Demokrasi Kazandı...

İsmail Küçükkaya'nın moderatörlüğünde Pazar gecesi gerçekleşen iki İstanbul adayının açık oturumu, Türk siyasi tarihine yeni bir soluk getirecek 'demokrasi' rüzgarına sahne oldu.

Kimin kazandığına zaten 23 Haziran Pazar günü sandıkların açılmasıyla görüp öğreneceğiz. Lakin Pazar günkü gerçekleşen oturum, siyaset arenamıza yeni bir kavramı getirdi. Liderlerin dışında da mega kentleri yönetecek adaylar karşı karşıya gelebilir.

Ve oturumun en can alıcı mesajı da 'demokrasi'nin kazandığını göstermesi oldu... Zira programla, bundan sonrası için tahakküm siyaseti değil, tahammül siyasetinin başlayacağının çok açık sinyallerini verdi.

Neden mi tahammül?

Dipten gelen ve İstanbul'u da esir alan bir 'kutuplaşma' siyaseti var.

Bu dalganın kırılması için 'tahammül' siyasetine 'acil' ihtiyacımız var... Özellikle içinde bulunduğumuz coğrafya ve konjonktür için bu elzem...

Pazar günkü tartışma programında dikkatimi çeken Binali Yıldırım'ın sözlü sataşmayı isteyen bir tavır sergilemesi.
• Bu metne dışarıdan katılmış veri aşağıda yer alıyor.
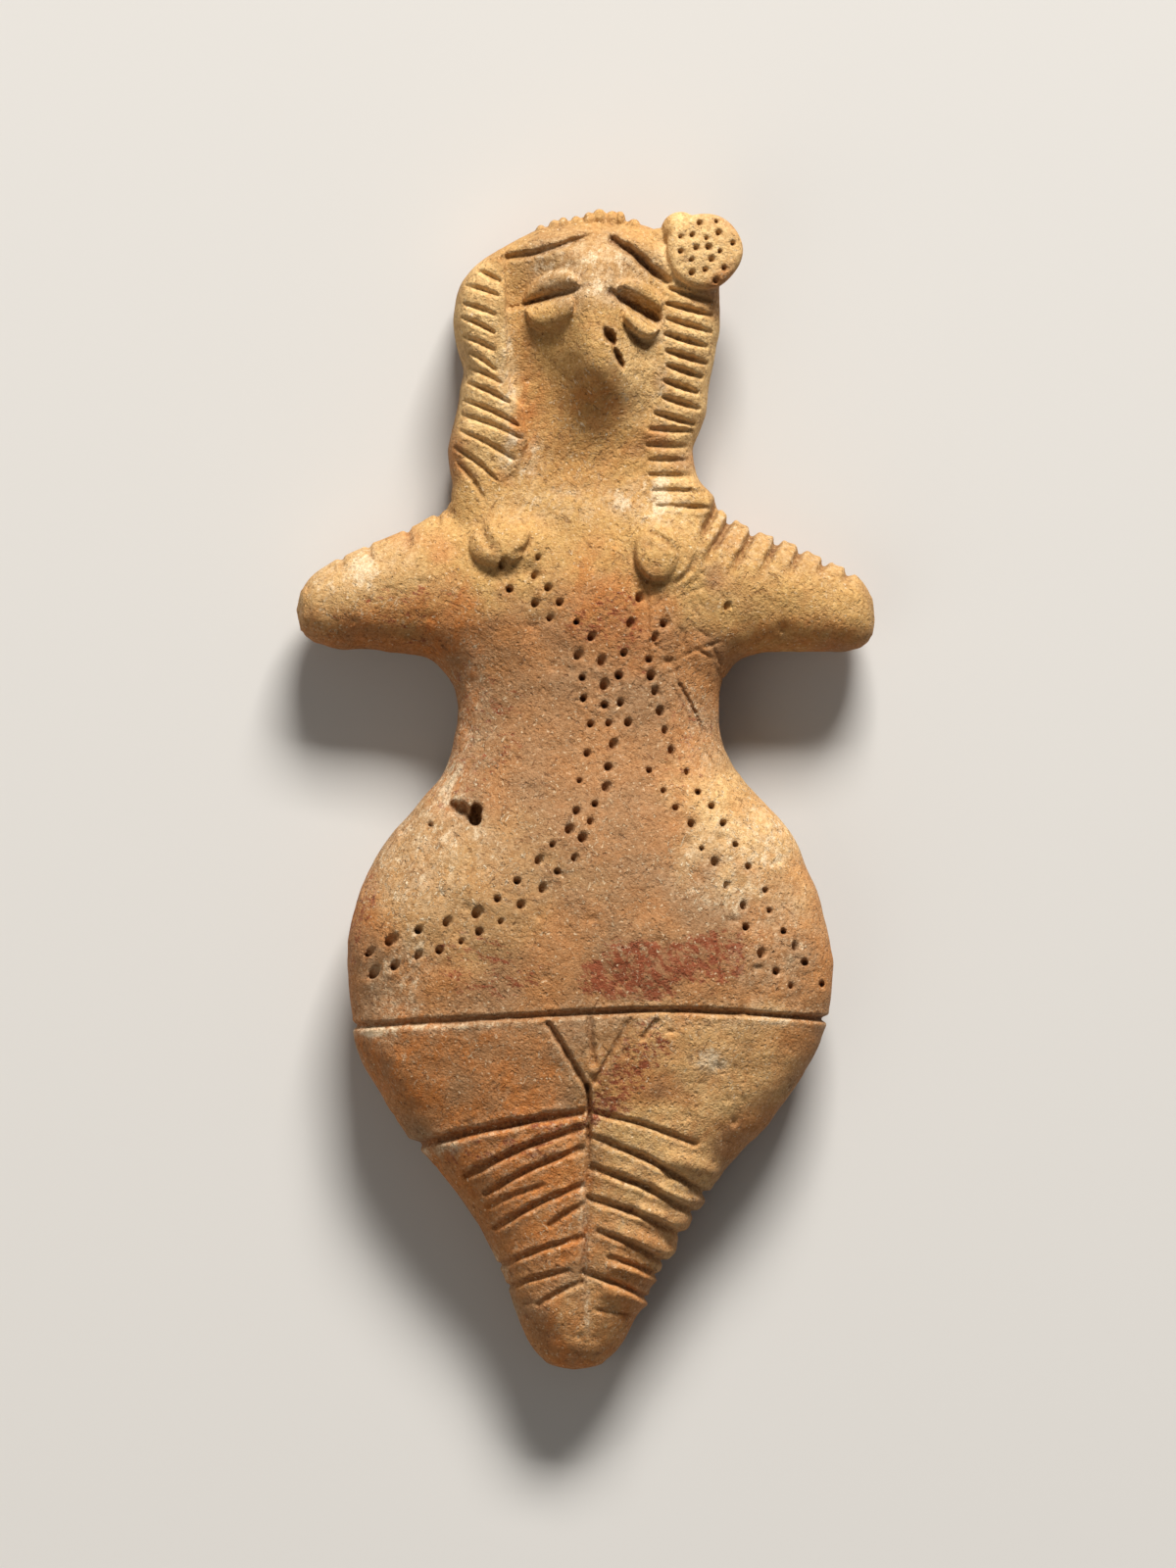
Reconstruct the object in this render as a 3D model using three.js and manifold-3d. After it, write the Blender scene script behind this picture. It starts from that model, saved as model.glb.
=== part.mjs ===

Moderatörün sakinliği, olgunluğu ve yüzündeki tebessümü eksik etmemesi, doğabilecek kavganın fitilini söndürdü.

Buluşma, mega kent İstanbul için bir ilkti... Bir ilk diyorum, çünkü bundan sonra diğer şehirlerdeki adaylar içinde yeni bir tarz doğdu.

Güçlü adaylar çıksın kozlarını halkın önünde paylaşsın...

Kim daha iyiyse, kim daha üretkense, kim halk için daha iyisini istiyorsa, 'buyurun' halk arenasına diyeceğiz..

Demokratik olgunluğu, bize iki aday yaşattı... Keşke parti liderleri de bu anlayış içinde 'bizde varız' deseler.

Bu arada adaylar, özellikle seçim gecesi yaşananlar, VİP krizi, çaldılar... gibi konulara ağırlık verdiler.

Oysa, İstanbul'un master planı ana tartışma konusu olmalıydı.

Bunun içinde başta ulaşım olmak üzere, turizm, göç, kayıt dışılığı, yeşil alanlar, imar, kadın, gençlik, çocuk parkları, teknoloji... gibi konular öncelikli olmalıydı.

Dünyanın sayılı kentleri arasında gösterilen İstanbul'un kayıt dışı ile nasıl mücadele edeceklerini açıklamaları gerekir.

Bu bir ilkti gerisi gelecek... Oturumda kimin üstün geldiğine bakmıyorum.. Israrla 'demokrasi kazandı' diyorum ...

Gecenin Karnesi:

İsmail Küçükkaya

İki adaya eşit mesafede yaklaştı.

Reyting uğruna kavgaya izin vermedi.

Kontrolü elinden bırakmadı.

Bağımsız bırakılsaydı daha güçlü bir format yaratırdı.

Süre kontrolünü çok iyi yönetti.

Binali Yıldırım

Söz keserek kavga ortamı arıyordu.

Yorgun ve dersine iyi hazırlanmamıştı.

Önünde tablet olmasına rağmen bir defa dahi kullanmadı.

Elindeki tabloları gösteremedi.

Ağır abi rolündeydi.

Ekrem İmamoğlu

Kavgaya girmedi, rakibinin sözünü kesmedi, süresini kaptırmadı.

İstanbul'u 'çok güzel yönetirim' mesajı verdi.

Eşlerle ortak fotoğraf çekim önerisi dahice bir hamleydi.

Önündeki tablet ve tabloları çok iyi kullandı.

Heyecanlı ve 'tecrübeliyim' mesajı verdi.